----- Data provided -----

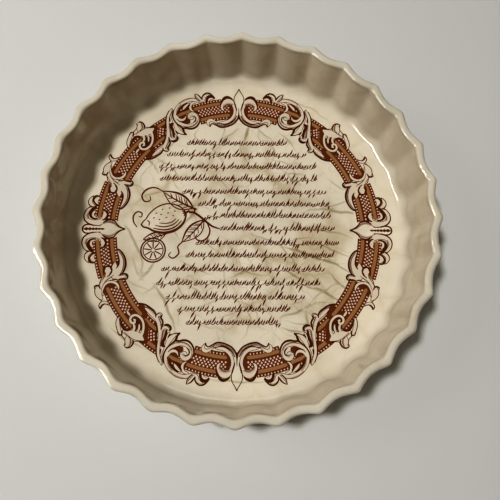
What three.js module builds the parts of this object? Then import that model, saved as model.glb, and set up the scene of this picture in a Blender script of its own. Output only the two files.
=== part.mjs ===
// A round fluted flan dish in glazed stoneware, thrown in one piece.
//
// The dish stands on its foot ring at z = 0 with its axis on +Z, in millimetres. A turned blank is
// revolved from the wall's profile, and the flutes are then pressed into it: sharp ridges that point
// outwards, with round bays that bulge into the dish between them. Ridges lie on +X and +Y.
import * as THREE from "three";

// Driving dimensions.
const RIDGE_RADIUS = 127; // to the flute ridges, at the lip
const HEIGHT = 48; // foot ring to lip
const WALL = 5.3; // wall thickness, measured across the lip
const WALL_TAPER = 4.2; // how much narrower the wall is at its foot than at the lip
const FLOOR_TOP = 6.4; // upper face of the floor above the table
const FLUTES = 32;
const FLUTE_DEPTH = 3.2; // ridge to bay, measured along a radius
const RIDGE_SOFTNESS = 0.16; // 0 is a knife-sharp ridge

// Roundings and the foot.
const LIP_OUTER_ROUND = 2.4;
const LIP_INNER_ROUND = 1.9;
const FLOOR_FILLET = 8;
const BASE_ROUND = 9;
const FOOT_WIDTH = 7;
const FOOT_RECESS = 1.4;
const FOOT_SLOPE = 2; // run of the slope from the foot ring up to the recess
const FLOOR_FALL = 0.4; // slack kept between the floor's flat disc and the fillet's start

// Facets.
const STEPS_PER_FLUTE = 8;
const RIDGE_CROWDING = 0.08; // draws the steps of a flute towards its ridges
const ARC_STEPS = 3;
const FILLET_STEPS = 4;

const wallFootRadius = RIDGE_RADIUS - WALL_TAPER;

// Points of a quarter arc about (cx, cy), each with the share of the flutes' depth it takes.
function arc(cx, cy, radius, from, to, steps, share) {
  return Array.from({ length: steps + 1 }, (_, i) => {
    const t = i / steps;
    const a = THREE.MathUtils.degToRad(THREE.MathUtils.lerp(from, to, t));
    return { r: cx + radius * Math.cos(a), z: cy + radius * Math.sin(a), share: share(t) };
  });
}

// Flutes run at full depth over the wall and die out towards the foot ring and the floor.
const fadingIn = (t) => Math.sin((t * Math.PI) / 2) ** 1.5;
const fadingOut = (t) => fadingIn(1 - t);
const full = () => 1;

// The section from the axis under the dish, out round the wall, and back to the axis on the floor.
function section() {
  const baseCentre = wallFootRadius - BASE_ROUND;
  const footInner = baseCentre - FOOT_WIDTH;
  const lipInnerCentre = RIDGE_RADIUS - WALL + LIP_INNER_ROUND;
  const filletCentre = wallFootRadius - WALL - FLOOR_FILLET;
  return [
    { r: 0, z: FOOT_RECESS, share: 0 },
    { r: footInner - FOOT_SLOPE, z: FOOT_RECESS, share: 0 },
    { r: footInner, z: 0, share: 0 },
    ...arc(baseCentre, BASE_ROUND, BASE_ROUND, -90, 0, ARC_STEPS, fadingIn),
    ...arc(RIDGE_RADIUS - LIP_OUTER_ROUND, HEIGHT - LIP_OUTER_ROUND, LIP_OUTER_ROUND, 0, 90, ARC_STEPS, full),
    ...arc(lipInnerCentre, HEIGHT - LIP_INNER_ROUND, LIP_INNER_ROUND, 90, 180, ARC_STEPS - 1, full),
    ...arc(filletCentre, FLOOR_TOP + FLOOR_FILLET, FLOOR_FILLET, 0, -90, FILLET_STEPS, fadingOut),
    { r: filletCentre - FLOOR_FALL, z: FLOOR_TOP, share: 0 },
    { r: 0, z: FLOOR_TOP, share: 0 },
  ];
}

// How far into a bay the wall lies at a phase of a flute: 0 on a ridge and 1 in mid bay.
function bay(phase) {
  const soft = (x) => Math.sqrt(x * x + RIDGE_SOFTNESS ** 2) - RIDGE_SOFTNESS;
  return soft(Math.sin(phase * Math.PI)) / soft(1);
}

// Revolves the section, then presses the flutes in.
function dishGeometry() {
  const points = section();
  const columns = FLUTES * STEPS_PER_FLUTE;
  const blank = new THREE.LatheGeometry(points.map((p) => new THREE.Vector2(p.r, p.z)), columns);
  const position = blank.getAttribute("position");
  for (let column = 0; column <= columns; column++) {
    const step = (column % STEPS_PER_FLUTE) / STEPS_PER_FLUTE;
    const phase = step - RIDGE_CROWDING * Math.sin(2 * Math.PI * step);
    const flute = Math.floor((column % columns) / STEPS_PER_FLUTE);
    const angle = ((flute + phase) / FLUTES) * 2 * Math.PI;
    points.forEach((p, row) => {
      const r = p.r - FLUTE_DEPTH * p.share * bay(phase);
      position.setXYZ(column * points.length + row, r * Math.cos(angle), r * Math.sin(angle), p.z);
    });
  }
  blank.deleteAttribute("uv");
  blank.computeVertexNormals();
  return blank;
}

function dish() {
  const glaze = new THREE.MeshStandardMaterial({ color: 0xd8caab, roughness: 0.18, metalness: 0 });
  const mesh = new THREE.Mesh(dishGeometry(), glaze);
  mesh.name = "dish";
  return mesh;
}

const flanDish = new THREE.Group();
flanDish.name = "flan_dish";
flanDish.add(dish());

export default flanDish;
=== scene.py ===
# A fluted flan dish in crazed cream glaze, with a scrollwork border printed on its floor.
# Lengths are metres. The print and the cracks are drawn in millimetres from the dish's centre.
import math
import random

import bpy
from mathutils import Euler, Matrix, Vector


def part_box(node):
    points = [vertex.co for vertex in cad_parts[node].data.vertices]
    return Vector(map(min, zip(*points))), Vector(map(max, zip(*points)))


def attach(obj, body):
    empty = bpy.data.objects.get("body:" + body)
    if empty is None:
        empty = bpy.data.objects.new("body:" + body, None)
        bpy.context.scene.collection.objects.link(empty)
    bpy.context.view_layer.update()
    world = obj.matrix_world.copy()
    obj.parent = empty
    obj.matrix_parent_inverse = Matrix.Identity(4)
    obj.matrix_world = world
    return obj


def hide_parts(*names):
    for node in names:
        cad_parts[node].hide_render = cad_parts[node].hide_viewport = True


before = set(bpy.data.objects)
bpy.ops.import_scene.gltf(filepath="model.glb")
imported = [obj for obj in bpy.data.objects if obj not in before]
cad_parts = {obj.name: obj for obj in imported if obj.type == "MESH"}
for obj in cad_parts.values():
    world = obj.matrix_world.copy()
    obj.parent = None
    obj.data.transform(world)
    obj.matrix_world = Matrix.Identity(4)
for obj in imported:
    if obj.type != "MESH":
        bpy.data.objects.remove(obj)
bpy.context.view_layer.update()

mm = 0.001
scene = bpy.context.scene
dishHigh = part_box("dish")[1]    # the solid's far corner: its radius over the ridges, and its height


# Small helpers for node trees. They return outputs, so that the call for one node can stand in another's.

def addNode(tree, kind, plugs=None, **settings):
    # plugs maps a socket's name or number to a value, or to the output that feeds it
    node = tree.nodes.new(kind)
    for name, value in settings.items():
        setattr(node, name, value)
    for socket, value in (plugs or {}).items():
        if isinstance(value, bpy.types.NodeSocket):
            tree.links.new(value, node.inputs[socket])
        else:
            node.inputs[socket].default_value = value
    return node.outputs


def first(tree, kind, plugs=None, **settings):
    # for a node of which only the first output is used
    return addNode(tree, kind, plugs, **settings)[0]


def calc(tree, operation, *values):
    return first(tree, "ShaderNodeMath", dict(enumerate(values)), operation=operation)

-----

__What the task requires__.
Copy exactly, and only, the lines from the one containing "const flanDish = new THREE.Group();" through the one containing "scene = bpy.context.scene".

__Response to the exercise__.
const flanDish = new THREE.Group();
flanDish.name = "flan_dish";
flanDish.add(dish());

export default flanDish;
=== scene.py ===
# A fluted flan dish in crazed cream glaze, with a scrollwork border printed on its floor.
# Lengths are metres. The print and the cracks are drawn in millimetres from the dish's centre.
import math
import random

import bpy
from mathutils import Euler, Matrix, Vector


def part_box(node):
    points = [vertex.co for vertex in cad_parts[node].data.vertices]
    return Vector(map(min, zip(*points))), Vector(map(max, zip(*points)))


def attach(obj, body):
    empty = bpy.data.objects.get("body:" + body)
    if empty is None:
        empty = bpy.data.objects.new("body:" + body, None)
        bpy.context.scene.collection.objects.link(empty)
    bpy.context.view_layer.update()
    world = obj.matrix_world.copy()
    obj.parent = empty
    obj.matrix_parent_inverse = Matrix.Identity(4)
    obj.matrix_world = world
    return obj


def hide_parts(*names):
    for node in names:
        cad_parts[node].hide_render = cad_parts[node].hide_viewport = True


before = set(bpy.data.objects)
bpy.ops.import_scene.gltf(filepath="model.glb")
imported = [obj for obj in bpy.data.objects if obj not in before]
cad_parts = {obj.name: obj for obj in imported if obj.type == "MESH"}
for obj in cad_parts.values():
    world = obj.matrix_world.copy()
    obj.parent = None
    obj.data.transform(world)
    obj.matrix_world = Matrix.Identity(4)
for obj in imported:
    if obj.type != "MESH":
        bpy.data.objects.remove(obj)
bpy.context.view_layer.update()

mm = 0.001
scene = bpy.context.scene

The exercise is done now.